— What is asked —
Gather, from the listing beneath this task, every line holding the string "joints".

— Raw data —

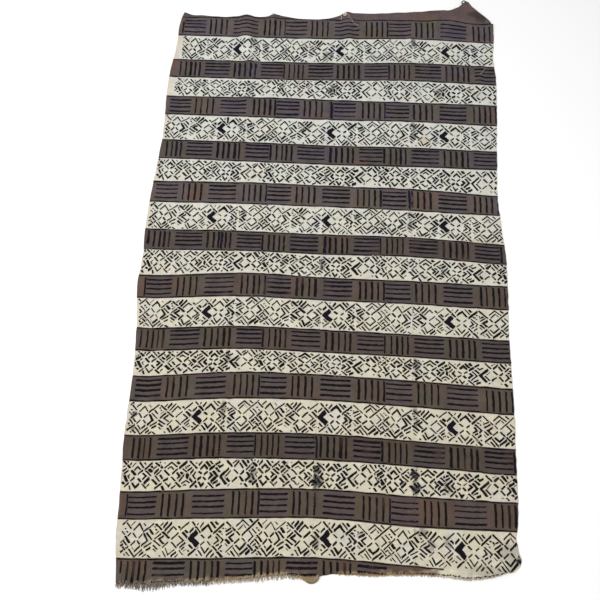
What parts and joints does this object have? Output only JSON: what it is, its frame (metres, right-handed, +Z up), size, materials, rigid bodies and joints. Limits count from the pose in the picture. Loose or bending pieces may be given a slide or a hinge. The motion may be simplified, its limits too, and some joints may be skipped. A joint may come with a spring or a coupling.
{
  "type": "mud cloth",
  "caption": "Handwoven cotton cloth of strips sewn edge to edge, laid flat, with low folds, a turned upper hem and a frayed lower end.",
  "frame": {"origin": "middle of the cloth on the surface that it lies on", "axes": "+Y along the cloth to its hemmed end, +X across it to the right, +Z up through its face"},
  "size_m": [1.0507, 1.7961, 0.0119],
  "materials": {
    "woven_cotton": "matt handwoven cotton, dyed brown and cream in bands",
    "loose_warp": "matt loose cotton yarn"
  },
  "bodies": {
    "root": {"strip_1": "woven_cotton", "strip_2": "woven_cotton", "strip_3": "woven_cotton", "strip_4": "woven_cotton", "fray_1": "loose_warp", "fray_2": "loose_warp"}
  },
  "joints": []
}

— Response to the exercise —
What parts and joints does this object have? Output only JSON: what it is, its frame (metres, right-handed, +Z up), size, materials, rigid bodies and joints. Limits count from the pose in the picture. Loose or bending pieces may be given a slide or a hinge. The motion may be simplified, its limits too, and some joints may be skipped. A joint may come with a spring or a coupling.
  "joints": []